STATED TASK: Please determine how many lines of the material include the word "each", and respond with nothing but that number.

ENTRIES SUPPLIED:
▼▼▼

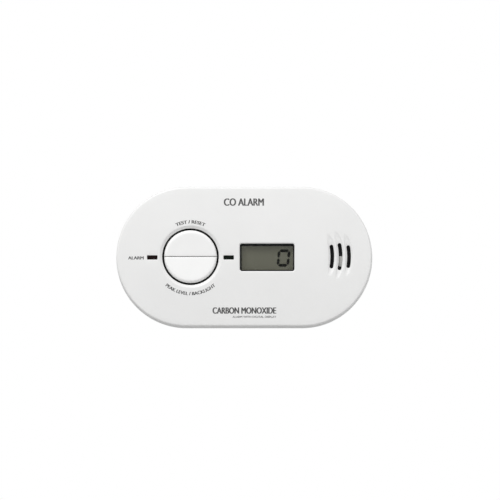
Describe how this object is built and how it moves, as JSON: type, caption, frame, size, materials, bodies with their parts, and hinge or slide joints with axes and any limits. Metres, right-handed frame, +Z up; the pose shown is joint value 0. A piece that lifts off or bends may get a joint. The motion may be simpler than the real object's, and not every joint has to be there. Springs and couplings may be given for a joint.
{
  "type": "carbon monoxide alarm",
  "caption": "Pill-shaped wall carbon monoxide alarm with a split round button, status lights, a digital display, a slotted sounder and a rear battery door.",
  "frame": {"origin": "middle of the wall plane, behind the centre of the case", "axes": "+X along the case to the right of a person who faces it, +Y into the wall, +Z up"},
  "size_m": [0.1474, 0.0383, 0.081],
  "materials": {
    "case_plastic": "white moulded plastic, fine satin texture",
    "key_plastic": "brighter white moulded plastic, satin",
    "black_plastic": "black moulded plastic",
    "elastomer": "layered conductive rubber",
    "window_plastic": "clear acrylic, polished",
    "display_glass": "grey-green reflective liquid crystal display",
    "light_guide": "milky acrylic",
    "alarm_lens": "very dark red, polished",
    "power_lens": "very dark green, polished",
    "board": "green solder mask",
    "steel": "nickel-plated steel",
    "brass": "plain brass",
    "winding": "enamelled copper wire on a ferrite core",
    "cell_jacket": "printed sleeve on a metal can",
    "screen_fabric": "fine woven insect screen",
    "red_insulation": "red wire insulation",
    "black_insulation": "black wire insulation",
    "label": "blank silver-grey polyester label",
    "printing": "grey pad-printed words on the face"
  },
  "bodies": {
    "case": {"front_cover": "case_plastic", "rear_cover": "case_plastic", "key_carrier": "black_plastic", "carrier_screw_1": "steel", "carrier_screw_2": "steel", "display_window": "window_plastic", "display_holder": "black_plastic", "display_glass": "display_glass", "backlight_panel": "light_guide", "display_connector_1": "elastomer", "display_connector_2": "elastomer", "alarm_light_lens": "alarm_lens", "power_light_lens": "power_lens", "alarm_led": "alarm_lens", "power_led": "power_lens", "circuit_board": "board", "board_screw_1": "steel", "board_screw_2": "steel", "board_screw_3": "steel", "test_switch_body": "steel", "level_switch_body": "steel", "processor_chip": "black_plastic", "capacitor": "cell_jacket", "boost_coil": "winding", "gas_sensor": "steel", "sensor_cap": "black_plastic", "horn_base": "black_plastic", "horn_cap": "black_plastic", "piezo_disc": "brass", "port_screen": "screen_fabric", "battery_1": "cell_jacket", "battery_2": "cell_jacket", "battery_3": "cell_jacket", "contact_positive": "steel", "contact_link_right": "steel", "contact_link_left": "steel", "contact_negative": "steel", "contact_spring_1": "steel", "contact_spring_2": "steel", "contact_spring_3": "steel", "lead_positive": "red_insulation", "lead_negative": "black_insulation", "case_screw_1": "steel", "case_screw_2": "steel", "case_screw_3": "steel", "case_screw_4": "steel"},
    "test_key": {"test_key": "key_plastic"},
    "level_key": {"level_key": "key_plastic"},
    "test_plunger": {"test_switch_plunger": "black_plastic"},
    "level_plunger": {"level_switch_plunger": "black_plastic"},
    "battery_door": {"battery_door": "case_plastic", "rating_label": "label"}
  },
  "joints": [
    {"name": "test_key_press", "type": "hinge", "parent": "case", "child": "test_key", "pos_m": [-0.03075, -0.0338, 0.0018], "axis": [-1, 0, 0], "range_deg": [0, 3], "stiffness_Nm_per_rad": 0.12, "springref_deg": -1.15},
    {"name": "level_key_press", "type": "hinge", "parent": "case", "child": "level_key", "pos_m": [-0.03075, -0.0338, -0.0018], "axis": [1, 0, 0], "range_deg": [0, 3], "stiffness_Nm_per_rad": 0.12, "springref_deg": -1.15},
    {"name": "test_switch_travel", "type": "slide", "parent": "case", "child": "test_plunger", "axis": [0, 1, 0], "range_m": [0, 0.00025]},
    {"name": "level_switch_travel", "type": "slide", "parent": "case", "child": "level_plunger", "axis": [0, 1, 0], "range_m": [0, 0.00025]},
    {"name": "battery_door_swing", "type": "hinge", "parent": "case", "child": "battery_door", "pos_m": [0, -0.00165, 0.025], "axis": [1, 0, 0], "range_deg": [0, 95]}
  ],
  "couplings": [
    {"joint": "test_switch_travel", "follows": "test_key_press", "m_per_rad": 0.0047},
    {"joint": "level_switch_travel", "follows": "level_key_press", "m_per_rad": 0.0047}
  ]
}
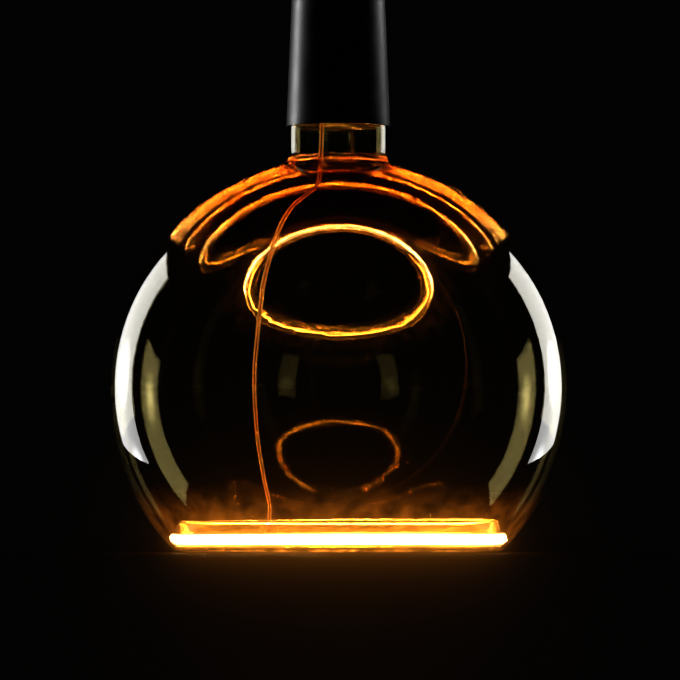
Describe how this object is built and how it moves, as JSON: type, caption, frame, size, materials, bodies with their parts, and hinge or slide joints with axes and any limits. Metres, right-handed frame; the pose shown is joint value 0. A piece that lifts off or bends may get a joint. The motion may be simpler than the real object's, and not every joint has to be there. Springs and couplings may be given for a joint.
{
  "type": "led globe bulb",
  "caption": "Large clear glass globe bulb with a flat bottom, a ring of LEDs inside it, a tapered driver housing and a screw cap.",
  "frame": {"origin": "centre of the globe's flat glass bottom, on the surface that the bulb stands on", "axes": "+Z along the bulb's axis, from the flat bottom up through the neck to the screw cap; -Y faces the viewer, and the lead runs down at the back left"},
  "size_m": [0.2, 0.2, 0.279],
  "materials": {
    "tinted_glass": "blown soda-lime glass with a thin gold coating, polished",
    "clear_silicone": "clear soft silicone, satin",
    "phosphor_silicone": "silicone filled with yellow phosphor, which glows warm white when lit",
    "flex_polyimide": "white coated flexible circuit",
    "led_package": "moulded LED package",
    "copper": "bare copper wire",
    "solder": "tin solder",
    "black_powder_coat": "fine matt black powder coat on drawn aluminium",
    "black_moulding": "moulded PBT, fine satin",
    "white_moulding": "moulded PBT",
    "grommet_silicone": "soft moulded silicone",
    "neck_cement": "set cement, rough",
    "circuit_board": "glass fibre laminate with green solder mask",
    "dark_component": "moulded epoxy",
    "film_component": "dipped and cast epoxy",
    "blue_component": "dipped epoxy",
    "ferrite": "sintered ferrite",
    "wire_insulation_brown": "silicone insulation",
    "wire_insulation_blue": "silicone insulation",
    "nickel_plate": "nickel-plated brass sheet",
    "black_glass": "fused black glass",
    "brass": "stamped brass"
  },
  "bodies": {
    "root": {"glass_globe": "tinted_glass", "carrier_ring": "clear_silicone", "flex_board": "flex_polyimide", "led_chips": "led_package", "phosphor_coat": "phosphor_silicone", "flex_tail": "flex_polyimide", "solder_joints": "solder", "adhesive_beads": "clear_silicone", "lead_jacket": "clear_silicone", "lead_core_left": "copper", "lead_core_right": "copper", "neck_plug": "white_moulding", "lead_grommet": "grommet_silicone", "neck_cement": "neck_cement", "outer_sleeve": "black_powder_coat", "inner_liner": "white_moulding", "driver_board": "circuit_board", "output_connector": "white_moulding", "bulk_capacitor": "dark_component", "film_capacitor": "film_component", "varistor": "blue_component", "fusible_resistor": "dark_component", "bridge_rectifier": "dark_component", "driver_chip": "dark_component", "power_transistor": "dark_component", "filter_choke": "ferrite", "chip_resistors": "dark_component", "transformer_core": "ferrite", "transformer_bobbin": "white_moulding", "transformer_winding": "copper", "board_solder": "solder", "live_wire": "wire_insulation_brown", "neutral_wire": "wire_insulation_blue", "crown": "black_moulding", "screw_shell": "nickel_plate", "shell_insulator": "black_glass", "centre_contact": "brass", "contact_solder": "solder"}
  },
  "joints": []
}
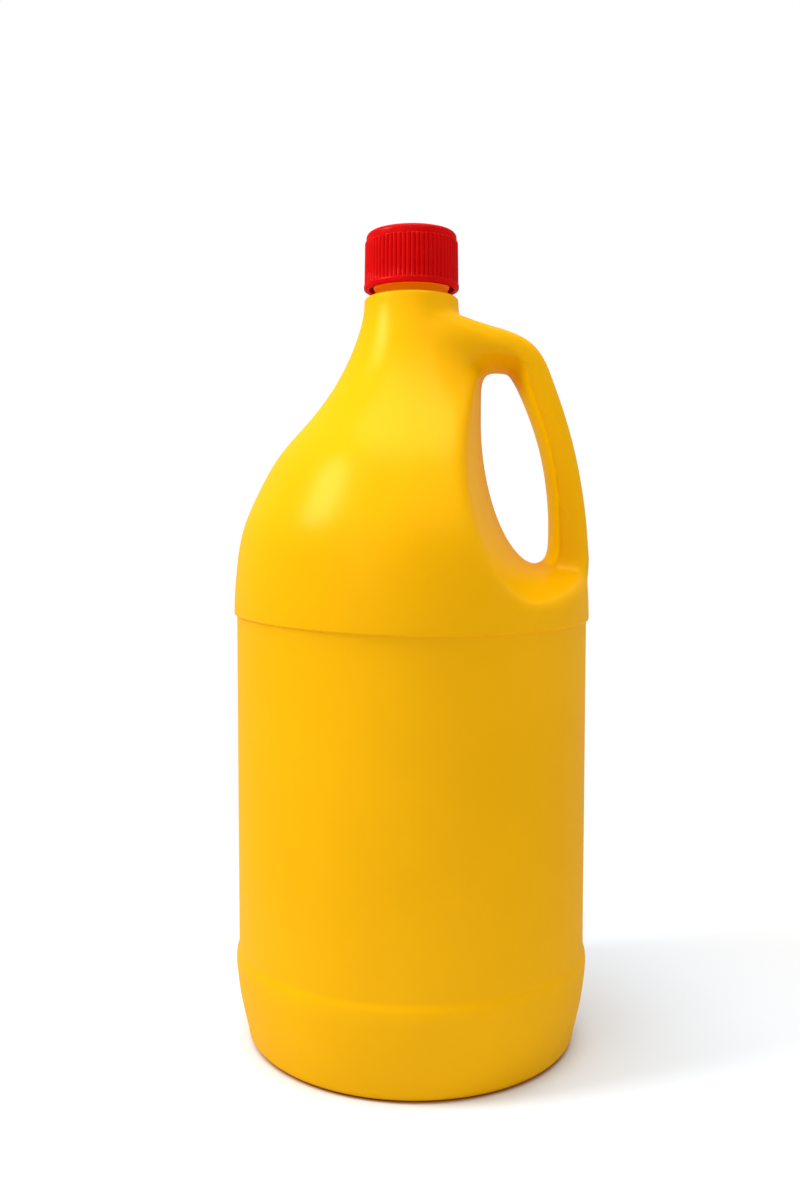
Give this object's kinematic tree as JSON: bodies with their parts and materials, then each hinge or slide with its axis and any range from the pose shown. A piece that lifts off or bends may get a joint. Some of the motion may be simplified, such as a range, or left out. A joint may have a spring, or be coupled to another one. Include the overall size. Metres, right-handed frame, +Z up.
{
  "type": "detergent jug",
  "caption": "Round blow-moulded jug with a hollow side handle in its shoulder and a ribbed screw cap that unscrews.",
  "frame": {"origin": "centre of the standing ring, on the surface the jug stands on", "axes": "+Z up along the axis of the body, neck and cap; +X towards the handle"},
  "size_m": [0.153, 0.153, 0.3457],
  "materials": {
    "yellow_polyethylene": "satin blow-moulded polyethylene",
    "red_polypropylene": "semi-gloss moulded polypropylene",
    "white_foam": "fine-celled foam"
  },
  "bodies": {
    "bottle": {"bottle": "yellow_polyethylene"},
    "liner": {"liner": "white_foam"},
    "cap": {"cap": "red_polypropylene"}
  },
  "joints": [
    {"name": "cap_rise", "type": "slide", "parent": "bottle", "child": "liner", "axis": [0, 0, 1], "range_m": [0, 0.0255]},
    {"name": "cap_turn", "type": "hinge", "parent": "liner", "child": "cap", "pos_m": [0, 0, 0.3333], "axis": [0, 0, 1], "range_deg": [0, 1440]}
  ],
  "couplings": [
    {"joint": "cap_rise", "follows": "cap_turn", "m_per_rad": 0.0010106}
  ]
}
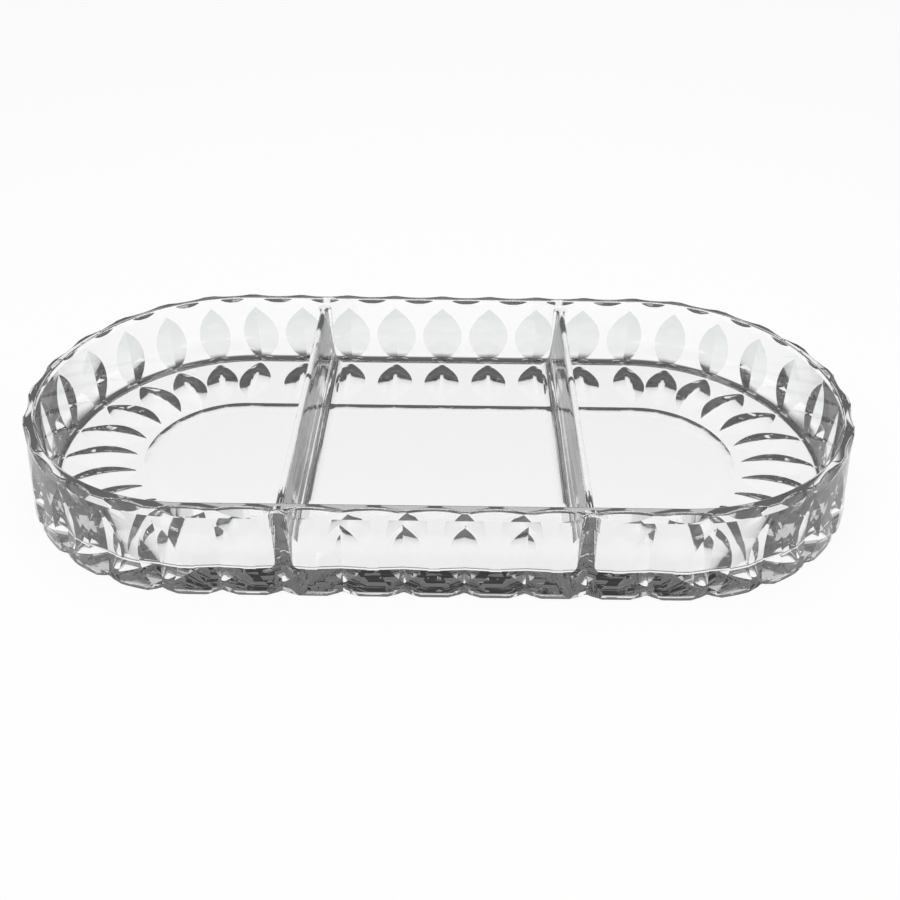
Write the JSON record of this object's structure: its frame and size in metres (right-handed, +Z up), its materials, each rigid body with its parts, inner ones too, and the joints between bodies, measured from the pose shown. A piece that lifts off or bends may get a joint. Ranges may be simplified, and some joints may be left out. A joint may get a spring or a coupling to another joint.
{
  "type": "relish tray",
  "caption": "Oval clear pressed glass relish tray with leaf-cut walls and two cross dividers that make open compartments.",
  "frame": {"origin": "on the underside, at the centre of the tray's outline", "axes": "+X along the long side to the right, +Y to the far side, +Z up out of the compartments"},
  "size_m": [0.308, 0.148, 0.034],
  "materials": {
    "glass": "clear, polished"
  },
  "bodies": {
    "root": {"floor": "glass", "wall": "glass", "left_divider": "glass", "right_divider": "glass"}
  },
  "joints": []
}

▲▲▲

ANSWER TO THE EXERCISE: 2